The groups were given a series of hypothetical scenarios in which they were asked to redistribute money. Participants could give up part of their income so that money could be given to someone else; for instance, a person could forfeit a dollar so someone else would get an extra buck. In some cases, giving to someone else was cheap: a participant could sacrifice 10 cents and someone else would receive a dollar. Other times, giving was expensive: sacrificing a dollar would only result in someone else getting 10 cents. All the choices had varying degrees of trade-off.

The Sterling Law Building of the Yale Law School. (Ragesoss/Wikimedia Commons)

Those who favored efficiency liked to give to others when giving was cheap and others received more. Those who tended toward equality gave to others no matter what, to make sure everyone got a fair share. That means they gave to others even if it meant losing a significant amount of their own cash. "An equality-minded person is going to make sure both parties always get the same amount," said Fisman.

Members of the American Life Panel were much more likely to make things equal for everyone; around 37 percent were considered equity-minded, while a little less than half were considered efficiency-minded. (The rest did not give any money or rarely gave to others.) The Yale group, on the other hand, drastically skewed toward efficiency. Nearly 80 percent gave to others when both the giving was cheap and others received a much larger sum, while only 15 percent were thought to be equality focused.

"If we tax [rich] people at 99 percent, the pie grows more slowly."

These preferences also translated into the types of careers the Yale students pursued. The students who tended more toward equality went into public service law and worked at nonprofit organizations. Those with efficiency preferences pursued law in the corporate sector.

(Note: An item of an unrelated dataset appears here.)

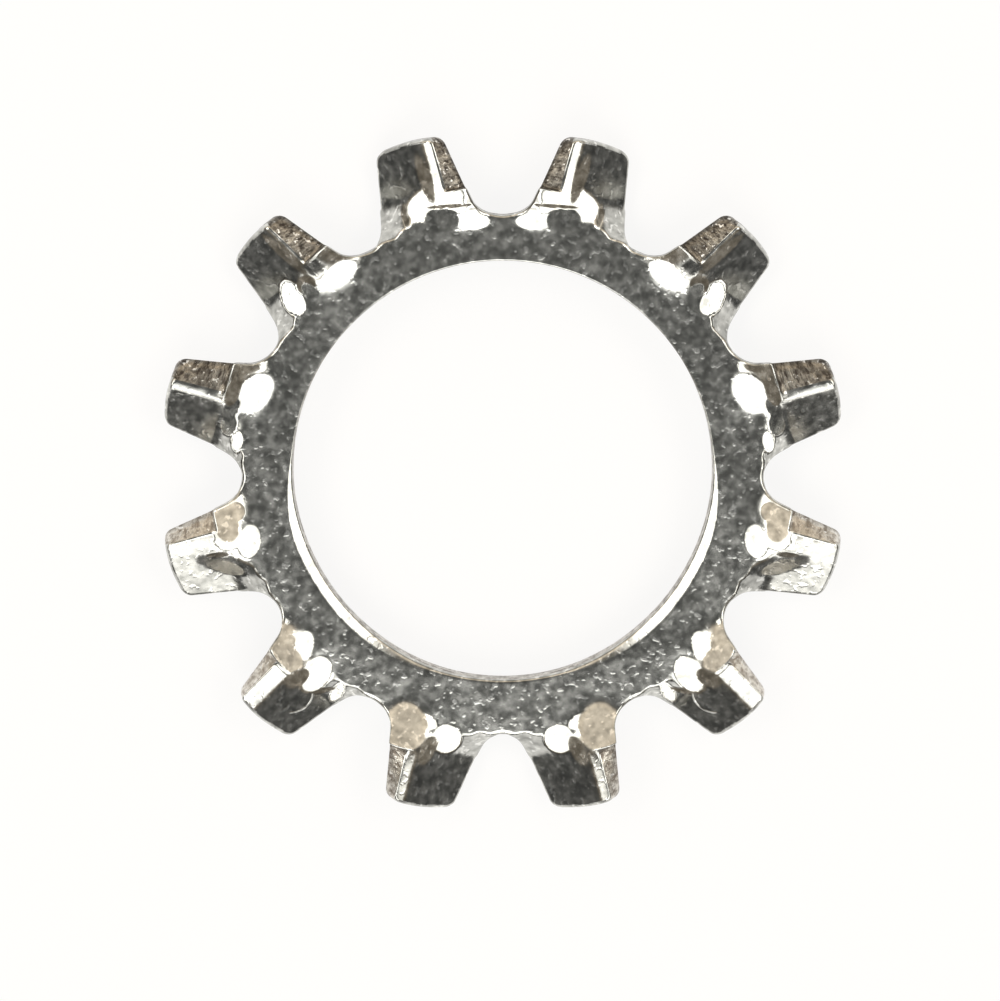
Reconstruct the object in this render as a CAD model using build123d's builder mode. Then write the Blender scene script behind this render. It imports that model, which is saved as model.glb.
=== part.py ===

The findings may provide some insight into how policy is made in America. The wage gap between the elite and the working class has widened significantly since the 1970s; more than half of all income growth has gone to the top 1 percent over the past four decades. Total income has only grow by 20 percent for the rest of America's taxpayers. If the findings of the study are true of many or most elites, the "efficiency" mindset may be why income inequality isn’t being addressed, the authors suggest.

That’s because wealthy and well-educated people tend to be in positions to make policy decisions that affect wealth distribution. While the general public may want more redistribution to address income inequality, policymakers may not feel the same — as they think it would be inefficient for the country as a whole. For instance, "if we tax [rich] people at 99 percent, the pie grows more slowly," Fisman said.

It’s likely the Yale students favored efficient redistribution, because they felt they had earned the money they were giving to others, according to Keith Murnighan, a social scientist at Northwestern University, who was not involved in the study. The efficiency mindset centers on the belief that money should be given to people as a reward for good performance, and funds shouldn’t be doled out randomly to just anyone. The Yale students probably don’t want to give up too much of their own money, because most felt that they had worked hard for the cash that was given to them. "They think they’re responsible for their good outcomes," said Murnighan.

This way of thinking can be troublesome for helping to address income inequality in America, according to Murnighan. Many factors — not all of which have to do with the quality of work — determine a person’s income as an adult: socioeconomic status at birth greatly influences the level of education a person receives. However, he says it's understandable why people would support an efficient redistribution system. "Inequality is troublesome, but at the same time people want to be rewarded for doing better work," he said. "There is a sense of fairness associated with efficiency."